Of course, if you can allow yourself to use some IR, you can actually assign registers to variables and temporaries and do a much better job.
But here its only the var syntax that is not allowed, the newvar:=someexpression() is allowed, having the same effect of declaring a new local variable if I understand correctly? Edit: typo
I think it's just a case of keeping it simple. Basically, it looks like Mugo supports what Mugo consumes (and about two simple additions). Adding local `var` parsing likely would complicate the hand-crafted parser.
Yes, that's correct. I actually initially implemented local "var" parsing, but was never using it in the compiler, so I removed it to trim it down and keep things as simple as reasonably possible.
I wonder how the whole thing compares with the newest Oberon (which should be at around 2900 lines of code or so). After all, if you drink enough beers, Oberon might look like "a subset of Go that can compile itself" to you.
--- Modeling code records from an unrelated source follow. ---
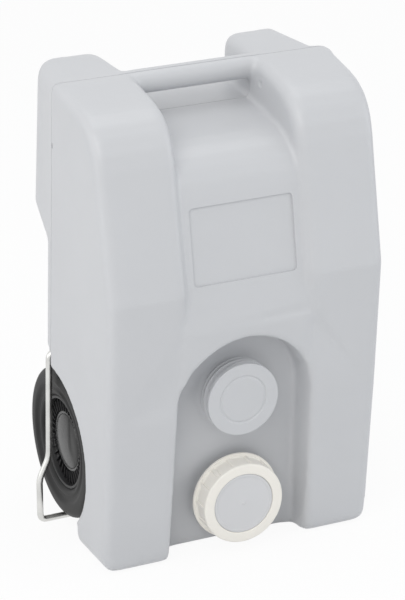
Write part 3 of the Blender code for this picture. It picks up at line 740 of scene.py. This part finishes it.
def upper_neck(look):
    """The blind neck: a lip, a flat face and a shallow ring in it."""
    face = 0.0293
    lip_back = face - 0.0045
    lip_radius = NECK_RADIUS + 0.0022
    waist = NECK_RADIUS - NECK_WAIST
    ring = 0.0285
    ring_floor = face - 0.0011
    middle = face - 0.0001
    outline = soft_corners(
        [
            (0, -NECK_SET_IN, 0),
            (waist, -NECK_SET_IN, 0),
            (waist, lip_back - 0.0006, 0.0004),
            (lip_radius - 0.0002, lip_back, 0.0006),
            (lip_radius, face, 0.0012),
            (ring + 0.0010, face, 0.0007),
            (ring, ring_floor, 0.0006),
            (ring - 0.0010, ring_floor, 0.0006),
            (ring - 0.0026, middle, 0.0010),
            (0, middle, 0),
        ]
    )
    return neck("upper_neck", UPPER_NECK_Z, outline, lip_back, look)


def drain_neck(look):
    """The open drain neck under the screw cap."""
    waist = NECK_RADIUS - NECK_WAIST
    rim = panel_y(DRAIN_NECK_Z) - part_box("cap_seal")[1].y - PLAY
    rim_edge = 0.0007
    outline = soft_corners(
        [
            (BORE_RADIUS, -NECK_SET_IN, 0),
            (waist, -NECK_SET_IN, 0),
            (waist, rim, rim_edge),
            (BORE_RADIUS, rim, rim_edge),
        ]
    )
    return neck("drain_neck", DRAIN_NECK_Z, outline, rim, look)


def screw_collar(look):
    """The cap's collar: flange, flared skirt with recessed grip panels, and a round front ring."""
    box_low, box_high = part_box("cap_collar")
    front = panel_y(DRAIN_NECK_Z) - box_low.y
    base = panel_y(DRAIN_NECK_Z) - box_high.y
    flange = (box_high.x - box_low.x) / 2
    bore = 0.0442
    window = 0.0367
    skirt = 0.0491
    skirt_low = base + 0.0035
    skirt_high = front - 0.0036
    step = front - 0.003
    skirt_edge = 0.0006
    outline = soft_corners(
        [
            (bore, base, 0),
            (flange, base, 0.0009),
            (flange, skirt_low, 0.0012),
            (skirt + 0.0009, skirt_low, skirt_edge),
            (skirt, skirt_high, 0),
            (skirt, front, 0.0024),
            (window, front, 0.0012),
            (window, step, 0),
            (bore, step, 0),
        ]
    )
    panels = 14
    panel_steps = 14
    bm = turned(outline, panels * panel_steps)
    low = skirt_low + skirt_edge - WELD
    high = skirt_high + WELD
    skirt_faces = []
    for face in bm.faces:
        heights = [vert.co.z for vert in face.verts]
        middle = face.calc_center_median()
        if min(heights) > low and max(heights) < high and middle.xy.length > skirt - 0.0005:
            skirt_faces.append((math.atan2(middle.y, middle.x) % math.tau, face))
    pitch = math.tau / panels
    panel_width = 0.86 * pitch
    panel_depth = 0.0013
    frame_width, slope_width = 0.0003, 0.0010
    for index in range(panels):
        start = index * pitch
        panel = [face for angle, face in skirt_faces if start < angle < start + panel_width]
        bmesh.ops.inset_region(bm, faces=panel, thickness=frame_width)
        bmesh.ops.inset_region(bm, faces=panel, thickness=slope_width)
        for vert in {vert for face in panel for vert in face.verts}:
            vert.co.xy *= 1 - panel_depth / skirt
    bmesh.ops.transform(bm, matrix=neck_place(DRAIN_NECK_Z), verts=bm.verts)
    return from_bmesh("screw_collar", bm, look, 50)


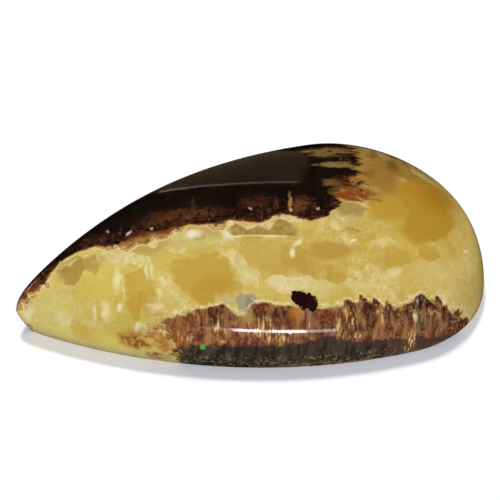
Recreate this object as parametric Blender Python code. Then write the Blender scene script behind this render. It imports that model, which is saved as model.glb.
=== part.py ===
"""A polished calcite cabochon: one pear-shaped piece of banded stone with a flat ground base.

Metres, +Z up. The stone lies on its base at z = 0, centred on its own box. Its point is at -X
and its round end at +X.

The plan outline is half an ellipse at the round end and two long side arcs that meet at the point.
Each level of the stone is a ring worked out from that outline, in polar form around the middle of
the head, where the crown is highest.
"""
import math

import bmesh
import bpy

MM = 0.001

# Overall plan
LENGTH = 40.0 * MM
HALF_WIDTH = 12.56 * MM
HEAD_REACH = 10.55 * MM  # from the widest line to the round end
POINT_REACH = LENGTH - HEAD_REACH
POINT_SHARPNESS = 50.0  # a higher power leaves a smaller rounding at the point

# Underside: a small bevel between the flat base and the girdle, the widest line around the stone
BASE_INSET = 0.42 * MM
BEVEL_POWER = 1.25
GIRDLE_AT_POINT = 2.0 * MM
GIRDLE_AT_HEAD = 0.25 * MM

# Upper side: a steep rounded wall, then a low crown
WALL_RISE = 3.1 * MM
WALL_SHARE = 0.155  # share of the way to the middle that the wall takes
WALL_POWER = 1.85
CROWN_RISE = 4.75 * MM
CROWN_POWER = 2.0

# Towards the middle the rings turn from the pointed pear into an egg, so no keel runs to the point
EGG_REACH = 0.86  # the egg's reach towards the point, as a share of the pear's
EGG_LEVEL = 0.5  # level at which the ring is fully an egg

# Mesh density
RAYS = 96
RAY_CROWDING = 1.6  # rays stand closer together near the point, where the outline turns fast
BEVEL_RINGS = 5
WALL_RINGS = 9
WALL_CROWDING = 2.0  # wall rings stand closer together near the girdle, where the wall is steepest
CROWN_RINGS = 13
SHARP_FROM = math.radians(35.0)  # edges that turn more than this keep a crisp shade

STONE_COLOUR = (0.55, 0.36, 0.085, 1.0)
STONE_ROUGHNESS = 0.12


def clear_scene():
    for thing in list(bpy.data.objects):
        bpy.data.objects.remove(thing, do_unlink=True)


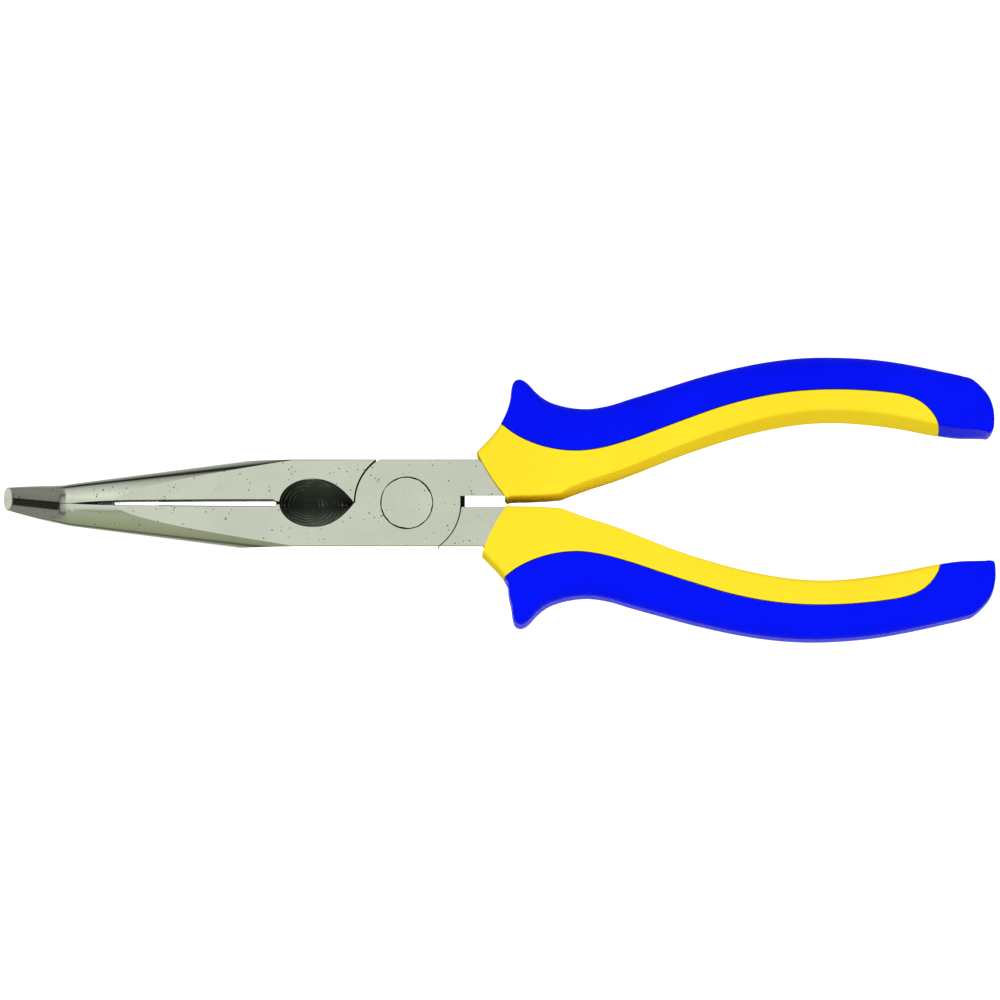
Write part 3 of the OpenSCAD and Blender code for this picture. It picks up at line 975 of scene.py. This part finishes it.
def stage_floor():
    """A pale floor that the camera sees as white."""
    low = CAD_BOX[0].z - 0.0005
    half = 3.0
    corners = rectangle(-half, half, -half, half)
    floor = mesh_object("floor", [(x / MM, y / MM, low / MM) for x, y in corners], [(0, 1, 2, 3)])
    s = Shader("floor_white")
    s.set(Metallic=0.0, Roughness=0.9)
    s.shader.inputs["Specular IOR Level"].default_value = 0.0
    tone = s.ramp(s.noise(s.place, 4, 2), [(0.3, (0.50, 0.51, 0.49)), (0.7, (0.53, 0.54, 0.52))])
    s.link(tone, s.shader.inputs["Base Color"])
    glow = s.add("ShaderNodeEmission")
    glow.inputs["Color"].default_value = (1, 1, 1, 1)
    glow.inputs["Strength"].default_value = 1.3
    path = s.add("ShaderNodeLightPath")
    either = s.add("ShaderNodeMixShader")
    s.link(path.outputs["Is Camera Ray"], either.inputs["Fac"])
    s.link(s.shader.outputs["BSDF"], either.inputs[1])
    s.link(glow.outputs["Emission"], either.inputs[2])
    s.link(either.outputs["Shader"], s.tree.nodes["Material Output"].inputs["Surface"])
    floor.data.materials.append(s.material)
    floor.visible_glossy = False


# What polished steel sees of the studio, from straight up to straight down: the angle from
# straight up in degrees, and the brightness there
STUDIO_NORTH = [
    (0, 0.96), (16, 0.98), (28, 1.04), (42, 1.14), (50, 1.10), (56, 1.02), (66, 0.92), (76, 0.82),
    (86, 0.72), (96, 0.58), (102, 0.44), (107, 0.22), (110, 0.03), (119, 0.03), (124, 0.17),
    (132, 0.44), (142, 0.46), (152, 0.8), (162, 1.3), (180, 1.75),
]
STUDIO_SOUTH = [
    (0, 0.96), (4, 0.95), (9, 0.90), (15, 0.83), (22, 0.78), (29, 0.71), (32, 0.67),
    (33.5, (0.42, 0.45, 0.37)), (37, (0.47, 0.50, 0.42)), (43, (0.54, 0.57, 0.48)),
    (54, (0.54, 0.57, 0.47)), (66, (0.52, 0.55, 0.43)), (80, (0.50, 0.52, 0.39)),
    (100, (0.46, 0.48, 0.36)), (116, (0.42, 0.44, 0.33)), (125, (0.33, 0.34, 0.26)),
    (129, (0.12, 0.13, 0.09)), (134, (0.12, 0.13, 0.09)), (139, (0.32, 0.33, 0.27)),
    (150, (0.43, 0.42, 0.39)), (165, 1.3), (180, 1.75),
]
STUDIO_EAST = [
    (0, 0.95), (5, 0.74), (12, 0.62), (26, 0.50), (38, 0.36), (45, 0.22), (50, 0.14), (55, 0.22),
    (60, 0.30), (75, 0.33), (115, 0.30), (140, 0.5), (160, 1.1), (180, 1.75),
]
STUDIO_EAST_DARK = [
    (0, 0.95), (5, 0.74), (12, 0.62), (26, 0.50), (38, 0.34), (45, 0.16), (50, 0.06), (57, 0.03),
    (80, 0.04), (100, 0.08), (120, 0.15), (145, 0.5), (160, 1.1), (180, 1.75),
]
STUDIO_WEST = [(0, 0.96), (60, 0.95), (80, 0.9), (100, 0.98), (125, 0.9), (160, 1.2), (180, 1.75)]


def studio_world():
    """The studio as polished steel sees it, softer light for plastics, and white behind it all."""
    world = bpy.data.worlds.new("studio")
    bpy.context.scene.world = world
    world.use_nodes = True
    nodes, links = world.node_tree.nodes, world.node_tree.links

    def ramp(source, stops):
        made = nodes.new("ShaderNodeValToRGB")
        elements = made.color_ramp.elements
        while len(elements) < len(stops):
            elements.new(0.5)
        for element, (position, value) in zip(elements, stops):
            element.position = position
            element.color = (value, value, value, 1) if isinstance(value, (int, float)) else (*value, 1)
        links.new(source, made.inputs["Fac"])
        return made.outputs["Color"]

    def by_angle(table):
        return ramp(angle, [(degrees / 180, value) for degrees, value in table])

    def calculate(operation, *values):
        made = nodes.new("ShaderNodeMath")
        made.operation = operation
        for socket, value in zip(made.inputs, values):
            if isinstance(value, (int, float)):
                socket.default_value = value
            else:
                links.new(value, socket)
        return made.outputs["Value"]

    def blend(factor, a, b):
        made = nodes.new("ShaderNodeMix")
        made.data_type = "RGBA"
        links.new(factor, made.inputs["Factor"])
        sockets = {k.name: k for k in made.inputs if k.type == "RGBA"}
        links.new(a, sockets["A"])
        if isinstance(b, tuple):
            sockets["B"].default_value = b
        else:
            links.new(b, sockets["B"])
        return [k for k in made.outputs if k.type == "RGBA"][0]

    split = nodes.new("ShaderNodeSeparateXYZ")
    links.new(nodes.new("ShaderNodeTexCoord").outputs["Generated"], split.inputs["Vector"])
    x, y, z = split.outputs["X"], split.outputs["Y"], split.outputs["Z"]
    squares = calculate("ADD", calculate("MULTIPLY", x, x), calculate("MULTIPLY", y, y))
    level = calculate("MAXIMUM", calculate("SQRT", squares), 0.0001)
    angle = calculate("DIVIDE", calculate("ARCCOSINE", z), math.pi)
    northward = calculate("MULTIPLY_ADD", calculate("DIVIDE", y, level), 0.5, 0.5)
    eastward = calculate("MULTIPLY_ADD", calculate("DIVIDE", x, level), 0.5, 0.5)
    is_north = ramp(northward, [(0.42, 0.0), (0.56, 1.0)])
    is_east = ramp(eastward, [(0.51, 0.0), (0.64, 1.0)])
    is_west = ramp(eastward, [(0.08, 1.0), (0.22, 0.0)])
    is_dark = ramp(northward, [(0.25, 0.0), (0.32, 1.0), (0.56, 1.0), (0.585, 0.0)])
    sides = blend(is_north, by_angle(STUDIO_SOUTH), by_angle(STUDIO_NORTH))
    east = blend(is_dark, by_angle(STUDIO_EAST), by_angle(STUDIO_EAST_DARK))
    seen = blend(is_west, blend(is_east, sides, east), by_angle(STUDIO_WEST))

    soft = ramp(calculate("MULTIPLY_ADD", z, 0.5, 0.5), [
        (0.0, (0.55, 0.52, 0.46)), (0.35, (0.55, 0.51, 0.44)), (0.5, (0.58, 0.55, 0.48)),
        (0.75, (0.90, 0.90, 0.88)), (1.0, (1.06, 1.06, 1.06)),
    ])
    path = nodes.new("ShaderNodeLightPath")
    colour = blend(path.outputs["Is Glossy Ray"], soft, seen)
    white = (1.0, 1.0, 1.0, 1.0)
    back = nodes["Background"]
    links.new(blend(path.outputs["Is Camera Ray"], colour, white), back.inputs["Color"])
    back.inputs["Strength"].default_value = 1.0


def soft_light(name, place, target, size, power):
    """A round area light that steel doesn't reflect."""
    light = bpy.data.lights.new(name, "AREA")
    light.shape = "DISK"
    light.size = size
    light.energy = power
    made = bpy.data.objects.new(name, light)
    made.visible_glossy = False
    made.location = place
    made.rotation_mode = "QUATERNION"
    made.rotation_quaternion = (Vector(target) - Vector(place)).to_track_quat("-Z", "Y")
    bpy.context.scene.collection.objects.link(made)


def photo_camera():
    """A long lens almost straight above, leaning a little to the lower handle's side."""
    elevation = math.radians(85)
    distance = 2.5
    view_width = 0.202
    target = Vector((18.8 * MM, 1.05 * MM, MID_Z * MM))
    back = Vector((0, -math.cos(elevation), math.sin(elevation)))
    data = bpy.data.cameras.new("camera")
    data.sensor_width = 36.0
    data.lens = data.sensor_width * distance / view_width
    data.clip_start, data.clip_end = 0.05, 20
    camera = bpy.data.objects.new("camera", data)
    camera.location = target + back * distance
    camera.rotation_mode = "QUATERNION"
    camera.rotation_quaternion = (-back).to_track_quat("-Z", "Y")
    bpy.context.scene.collection.objects.link(camera)
    bpy.context.scene.camera = camera


# ---- Build ----


def install(piece, body, nodes, slot, *materials):
    """Gives the piece its materials, hangs it on its body and hides the CAD nodes that it stands in
    for.
    """
    piece.data.materials.clear()
    for material in materials:
        piece.data.materials.append(material)
    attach(piece, body)
    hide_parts(*nodes)


steel = ground_steel("lever_steel", (0.60, 0.64, 0.52), (0.565, 0.605, 0.485))
rivet_steel = ground_steel("rivet_steel", (0.61, 0.65, 0.53), (0.575, 0.615, 0.495))
milled = milled_steel("milled_steel")
# Near-black steel as painted shade for the split, the joint, the stop tab, the lap floor and the
# rivet's flanks.
hidden = painted_shade_steel("painted_shade_steel")
yellow = moulded_plastic("core_yellow", (1.0, 0.79, 0.03), (0.98, 0.75, 0.026), 0.0, 0.0,
                         0.34, 1500)
blue = moulded_plastic("cover_blue", (0.0004, 0.0065, 0.94), (0.0003, 0.0045, 0.86), 0.02, 0.045,
                       0.40, 2200)

LEVERS = [("lower_jaw_lever", "lower_jaw_body", False), ("upper_jaw_lever", "upper_jaw_body", True)]
for node_name, body_name, turned in LEVERS:
    lever = make_lever(node_name + "_visual", turned)
    install(lever, body_name, [node_name], "lever_steel", steel, milled, hidden)
    paint_lever(lever)

rivet = make_rivet()
install(rivet, "lower_jaw_body", ["pivot_rivet"], "rivet_steel", rivet_steel, hidden)
paint_rivet(rivet)

GRIPS = [("upper_grip", "lower_jaw_body", False), ("lower_grip", "upper_jaw_body", True)]
for grip_name, body_name, lower in GRIPS:
    core, cover = make_grip(grip_name + "_core_visual", grip_name + "_cover_visual", lower)
    install(core, body_name, [grip_name + "_core"], "core_plastic", yellow)
    install(cover, body_name, [grip_name + "_cover"], "cover_plastic", blue)

stage_floor()
studio_world()
soft_light("overhead", (0.05, -0.25, 1.2), (0.02, 0, 0), 0.7, 1.3)
soft_light("south", (0.05, -0.9, 0.55), (0.03, 0, 0), 0.5, 0.7)
photo_camera()

bpy.context.scene.view_settings.view_transform = "Standard"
Wow, I had no idea the Oberon implementation was so small, thanks. And it looks like it's implemented in a similar way, with parsing and code generation mingled together. It is ~2900 lines of code, though it's very dense. You can see it here: http://www.projectoberon.com/
This is excellent! And a great way to understand what's the simplest a computer and a programming language can be. Students should puzzle their way through exercises built on systems like this.
Fabrice’s C compiler is implemented in 2048 bytes of obfuscated C, whereas mine is 1600 lines of formatted Go.
"It can compile itself" is an interesting benchmark of language complexity, and we now have of C and Go, so I wonder how the other common languages would compare. Of course you can "cheat" by choosing a subset that reduces the complexity of the whole.
As you can see, Mugo uses its own very inefficient ABI that’s nothing like the x86-64 ABI – the standard ABI puts the first six “cells” (64-bit values) in registers.
Considering that stacking args is the norm for 32-bit x86 and few other architectures, it's not that bad, especially since CPUs have special hardware to handle push/pop.